The newly refreshed Focus gets Ford’s Sync 4 infotainment system and a raft of driver assistance features such as active emergency braking, adaptive cruise control with stop-go capability and active parking assist to automate parking manoeuvres. The ST-Line adds more aggressive styling inside and out and firmer, sportier suspension than the standard model.

The 48V hybrid system makes the 1-litre EcoBoost engine more efficient, which is why the hybrid is the one to go for rather than the single remaining petrol-only model.

Browse for Ford Focuses on Auto Trader

4. Mazda3 2.0 e-Skyactiv G MHEV SE-L Lux – £23,055

2019 Mazda 3 Mazda3 hatchback car review road test by James Mills for Sunday Times

Fuel economy  51.4mpg
CO2  124g/km
Road tax  £155

It’s a couple of years old now but the Mazda3 still looks stunning.
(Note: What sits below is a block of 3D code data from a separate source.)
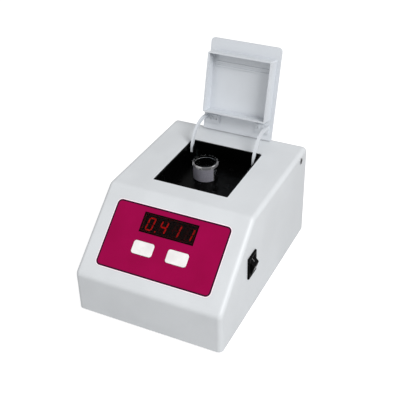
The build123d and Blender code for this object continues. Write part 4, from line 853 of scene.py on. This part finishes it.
def crossed_head(tree, given):
    """The domed head with a cross cut into its top."""
    reach = times(tree, given["Head Radius"], CROSS_REACH)
    deep = times(tree, given["Cross Depth"], 2.0)
    wide = given["Cross Width"]
    cut = tree.nodes.new("GeometryNodeMeshBoolean")
    cut.operation = "DIFFERENCE"
    tree.links.new(domed_head(tree, given), cut.inputs["Mesh 1"])
    for x, y in ((reach, wide), (wide, reach)):
        size = add_node(tree, "ShaderNodeCombineXYZ", {"X": x, "Y": y, "Z": deep})
        bar = add_node(tree, "GeometryNodeMeshCube", {"Size": size.outputs["Vector"]})
        raised = lifted(tree, bar.outputs["Mesh"], given["Head Height"])
        tree.links.new(raised, cut.inputs["Mesh 2"])
    return cut.outputs["Mesh"]


def screw_recipe():
    """A domed head with a cross, on a shank, at every point of the mesh."""
    sizes = dict.fromkeys(SCREW_SIZES + CROSS_SIZES, "length")
    tree, given = new_recipe("pan_head_screws", {**sizes, "Finish": "finish"})
    inputs = {
        "Vertices": SHANK_SIDES,
        "Radius": given["Shank Radius"],
        "Depth": given["Shank Length"],
    }
    shank = add_node(tree, "GeometryNodeMeshCylinder", inputs).outputs["Mesh"]
    lowered = lifted(tree, shank, times(tree, given["Shank Length"], -0.5))
    whole = tree.nodes.new("GeometryNodeJoinGeometry")
    tree.links.new(lowered, whole.inputs["Geometry"])
    tree.links.new(crossed_head(tree, given), whole.inputs["Geometry"])
    stored = "GeometryNodeInputNamedAttribute"
    axis = add_node(tree, stored, {"Name": "axis"}, data_type="FLOAT_VECTOR")
    inputs = {"Vector": axis.outputs["Attribute"]}
    facing = add_node(tree, "FunctionNodeAlignRotationToVector", inputs, axis="Z")
    inputs = {
        "Points": given["Shape"],
        "Instance": whole.outputs["Geometry"],
        "Rotation": facing.outputs["Rotation"],
    }
    copies = add_node(tree, "GeometryNodeInstanceOnPoints", inputs)
    end_recipe(tree, copies.outputs["Instances"], given["Finish"])
    return tree


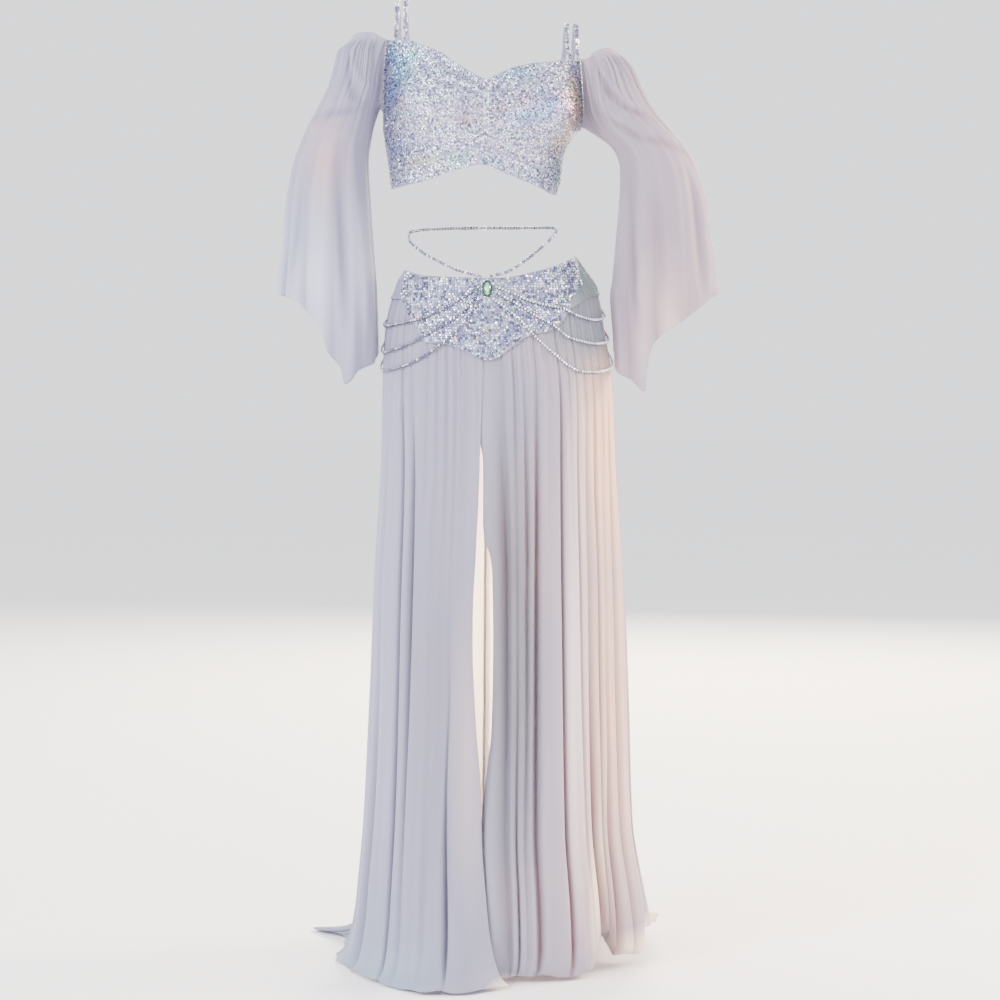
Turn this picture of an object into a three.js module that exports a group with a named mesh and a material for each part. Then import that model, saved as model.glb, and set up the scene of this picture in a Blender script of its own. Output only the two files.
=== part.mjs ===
// Belly dance costume of two pieces, worn shape with nobody in it, in millimetres.
// Z is up, the front faces -Y, and "left" is the -X side, the viewer's left.
// The origin is the middle of the skirt's waist, where the wearer carries it.

import * as THREE from 'three';

// Driving sizes

const SKIRT_CLOTH = 1.2;
const SLEEVE_CLOTH = 1.2;
const BEADED_CLOTH = 1.8;
const TAB_CLOTH = 1.2;
const SEAM_GAP = 0.6;
const LAYER_GAP = 0.5;
const CHAIN_RADIUS = 2.1;
const SWAG_GAP = 0.7;
const SWAG_STEPS = 22;
const STRING_STEPS = 16;
const STRAP_WIDTH = 8;
const STRAP_THICK = 1.6;
const STRAP_TOP = 0.3;
const EDGE_GAP = 0.35;
const FLOOR_Z = -1005;
const BAND_HEIGHT = 26;
const TUCK_UNDER_YOKE = 18;
const CREST_UNDER_YOKE = 1.2;
const MITRE_LIMIT = 0.55;
const CREST_SHARES = [0.34, 0.68];
const MEAN_SKIRT_RADIUS = 150;
const STEERING_STEP = 2.4;
const YOKE_PROUD = LAYER_GAP + BEADED_CLOTH;
const HALF_YOKE_SEAM = 0.2;
const CHAIN_SIDES = 6;

// How finely each wall is divided
const YOKE_STEPS = { front: 31, back: 11, down: 5 };
const CUP_STEPS = { across: 15, down: 9 };
const BAND_STEPS = { across: 14, down: 3 };
const WING_STEPS = { across: 14, down: 4 };
const TAB_STEPS = { across: 3, down: 6 };
const FASTENING_STEPS = { across: 4, down: 3 };
const STRAP_STEPS = 15;

const RIGHT_ANGLE = 90;
const HALF_TURN = 180;
const TURN = 360;

// Colours of the cloth and the stones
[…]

Rather than opting for a small, turbocharged engine, Mazda stuck with a 2-litre naturally aspirated unit, though it uses cylinder deactivation and hybrid assistance to return good power and fuel economy.

The Mazda3 provides a reasonably firm ride, though it’s far from sporty. It’s perfectly civilised on a motorway cruise and standard equipment including the easy-to-use infotainment system is generous. One particularly nice thing about the infotainment and climate control set-ups is the use of a rotary controller and buttons rather than the driver having to access all the functions through a touchscreen. The systems can be operated by feel and memory rather than distracting the driver and forcing them to take their eyes of the road. Interior quality is another one of the Mazda’s good points and, overall, it’s a very well-made car.

Perhaps it’s a slightly more left field pick than competitors such as the Focus and Golf, but the Mazda shouldn’t be discounted as an option on the basis of style and quality alone.

Browse for Mazda3s on Auto Trader

The best eco-friendly petrol-powered SUVs 

1. Ford Kuga 2.5 FHEV ST-Line – £33,945

2019 Ford Kuga: prices, specs, practicality and release date

Fuel economy  51.4mpg
CO2  125g/km
Road tax  £155 

The Kuga was our family car of the year as chosen by readers at the 2021 Motor Awards and with good reason. The looks aren’t bad, driving dynamics are good, the interior is roomy and flexible, prices are keen and there’s a wide range of powertrain options.

The best of the non-plug-in-hybrid models is the 2.5-litre petrol-electric version.

The interior is a bit disappointing in terms of the quality of materials and the fiddly infotainment system, but there’s loads of room in the back, and there’s lots of flexibility and opportunities for space maximisation in folding the seats down. Boot size is about average.

Rivals for the Kuga include the Peugeot 5008, Honda CR-V and the Volkswagen Tiguan.

Browse for Ford Kugas on Auto Trader

2. Volvo XC40 1.5 T3 R-Design – £32,880

Volvo XC40

Fuel economy  40.4mpg
CO2  159g/km
Road tax  £155

Volvo’s stylish compact SUV may have been around a while having won European Car of the Year back in 2018, but it’s still a competitive offering in the segment as it looks good, and the interior is plush, premium and comfortable. In addition to that, pricing for the XC40 is attractive and it holds its value rather well.

Interior space is on a par with competitors like the BMW X1 and Volkswagen Tiguan, though the rear seats neither slide nor recline as in those models. Though the dashboard is aesthetically uncluttered, it means that things such as temperature controls are accessed through the infotainment touchscreen, which is distracting for the driver.

The 1.5-litre turbocharged T3 engine is the pick of the bunch in the XC40 delivering a decent blend of performance and economy with 161bhp on tap.